Namun kita harus hati-hati mengambil acuan dari tulisan ini, yaitu menolak konsep "tiga pribadi" itu lalu meloncat ke konsep "satu pribadi". Karena jika tidak hati-hati bisa tergelincir ke Modalisme. Saya coba pelajari pemahaman Karl Barth ini, yang ternyata dia tidak maksud menolak pemahaman bapa gereja itu tetapi hanya mengkritisi konsep pribadi masa kini utk dijadikan acuan memahami konsep "pribadi" yang dimaksud bapa gereja. Dalam buku-bukunya dia sangat tegas menolak modalisme walaupun ada beberapa teolog yang mencurigai konsepnya itu sebagai modalisme misalnya jurgen moltman. Harun Hadiwijono sendiri yang mengikuti konsep Barth atas istilah "cara berada" menolak bahwa konsep itu mengajarkan sabellian (hal 133). Masalah ini tentu perlu kajian yang lebih teknis & detail.

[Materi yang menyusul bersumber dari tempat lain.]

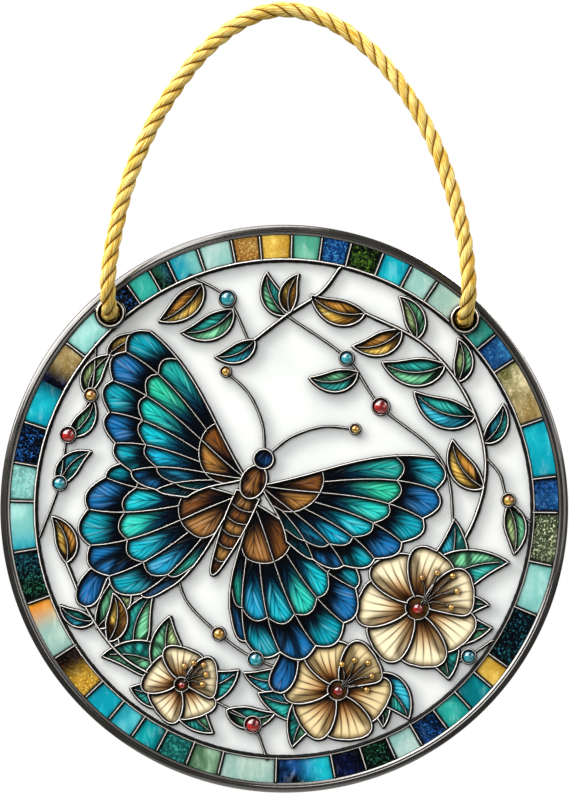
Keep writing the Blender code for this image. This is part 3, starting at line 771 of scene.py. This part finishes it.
# Each spray: the stem's points, then its leaves: place on the stem, turn in degrees, length, two glasses
SPRAYS = [
    ([52 - 30j, 67 - 4j, 71 + 18j, 64 + 40j, 49 + 58j, 28 + 69j],
     [(0.34, 42, 20, GOLD, BRONZE), (0.47, -40, 15, BLUE, TEAL), (0.55, 46, 23, BLUE, TEAL),
      (0.66, -36, 15, SAGE, GREEN), (0.72, 46, 22, GREEN, TEAL), (0.83, -36, 16, SAGE, GREEN),
      (0.88, 44, 18, GOLD, BRONZE), (0.995, 8, 20, GOLD, BRONZE)]),
    ([-40 - 62j, -57 - 52j, -69 - 36j, -77 - 18j],
     [(0.45, -44, 17, GOLD, BRONZE), (0.6, 34, 13, BLUE, TEAL), (0.98, -6, 17, GOLD, BRONZE)]),
    ([-12 + 58j, 1 + 68j, 13 + 76j, 20 + 85j], [(0.05, 165, 15, BLUE, TEAL), (0.42, 44, 14, GOLD, BRONZE)])]
# Further leaves that lie under all the rest: root, tip, bow and two glasses
UNDER_LEAVES = [
    (-79 + 8j, -68 + 20j, 0.14, BLUE, TEAL), (-76 + 26j, -67 + 38j, -0.14, GREEN, TEAL),
    (-69 + 40j, -61 + 54j, 0.14, SAGE, GREEN), (-62 + 54j, -50 + 61j, 0.05, GOLD, BRONZE),
    (-29 + 79j, -44 + 66j, 0.1, GOLD, BRONZE), (-18 + 70j, -36 + 62j, 0.14, GREEN, TEAL),
    (1 + 68j, -6 + 83j, 0.12, GREEN, TEAL), (26 + 48j, 9 + 46j, 0.14, TEAL, GREEN),
    (-38 - 60j, -64 - 52j, -0.14, GREEN, TEAL), (-52 - 54j, -46 - 30j, 0.14, TEAL, GREEN),
    (-66 - 42j, -57 - 20j, -0.12, GREEN, SAGE), (-20 - 71j, -3 - 72j, -0.14, TEAL, GREEN),
    (6 - 58j, -14 - 58j, 0.14, BLUE, TEAL), (30 - 62j, 35 - 77j, 0.1, GREEN, TEAL),
    (50 - 42j, 72 - 34j, 0.14, GREEN, TEAL), (79 + 1j, 81 - 16j, 0.1, GREEN, SAGE)]
TENDRILS = [
    [60 - 14j, 56 + 16j, 34 + 36j, 22 + 53j, 1 + 68j], [-12 + 58j, -20 + 74j, -33 + 82j],
    [-86 - 10j, -79 + 9j, -76 + 26j, -68 + 40j, -66 + 58j], [71 + 18j, 76 + 12j, 79 + 3j, 88 - 6j],
    [5 - 58j, -10 - 53j, -23 - 44j, -34 - 33j, -38 - 22j], [-36 - 62j, -20 - 70j, -11 - 76j, -6 - 88j],
    [55 - 57j, 65 - 52j, 74 - 46j]]


def draw_leaf(root, tip, width, bow, *glasses):
    spine, *sides = blade(root, tip, width, bow, pointed=True)
    lead(spine[:-3], VEIN_LEAD)
    for side in sides:
        lead(side, MAIN_LEAD)
    for side, glass in zip(sides, glasses):
        pane(np.concatenate([side, spine[-2:0:-1]]), *glass, straight(root, tip, width, bow))


def draw_leaves():
    for leaf in BLOSSOM_LEAVES:
        draw_leaf(*leaf)
    for points, leaves in SPRAYS:
        stem = smooth(points)
        for at, turn, length, *glasses in leaves:
            root = along(stem, at)
            way = along(stem, min(at + 0.02, 1.0)) - along(stem, min(at, 0.98))
            tip = root + length * way / abs(way) * np.exp(1j * radians(turn))
            draw_leaf(root, tip, LEAF_SLIMNESS * length, LEAF_BOW * np.sign(turn), *glasses)
        lead(stem, RING_LEAD)
    for points in TENDRILS:
        lead(smooth(points))
    for root, tip, bow, *glasses in UNDER_LEAVES:
        draw_leaf(root, tip, LEAF_SLIMNESS * abs(tip - root), bow, *glasses)


def leaf_finish():
    finish, light, deep, share, across, edge, run, width, seed = glass_finish("leaf_glass")
    broad, thin, _ = feather(finish, run, width, seed, radians(34))
    colour = finish.painted(
        deep, ((share * 0.5 + broad * 1.1 - abs(across) * 0.1).from_to(0.4, 0.8), light),
        (broad.from_to(0.55, 0.75) * share.from_to(0.2, 0.6) * 0.3, "d8fff0"), (thin * 0.85, "020806"),
        ((share + broad * 0.6).from_to(0.82, 0.32) * 0.95, "010403"))
    return close_film(finish, colour, edge, thin, 0.85, reach=2.4)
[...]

Berdasarkan uraian singkat ini, maka diperlukan kehati-hatian memahami relasi dalam Allah Tritunggal, karena bisa tergelincir ke ekstrim Triteisme atau ekstrim Modalisme. Jika tertarik menggunakan istilah "cara berada" sebagaimana diajukan Barth, maka kita harus paham bahwa itu tidak dimaksudkan menolak konsep "una substantii, tre personae" atau Satu Hakekat Tiga Pribadi tetapi pengertian "pribadi" yang dimaksud harus dimengerti seperti apa yang dimaksud bapa gereja, seperti dijelaskan oleh bapa-bapa gereja Kapadokia dan "Cara Berada" yang dimaksud tetap merujuk eksistensi atau "pribadi". Apalagi sampai meloncat ke pemahaman Satu Pribadi Tiga Cara Berada yang justru paham Modalisme yang telah ditentang para bapa gereja.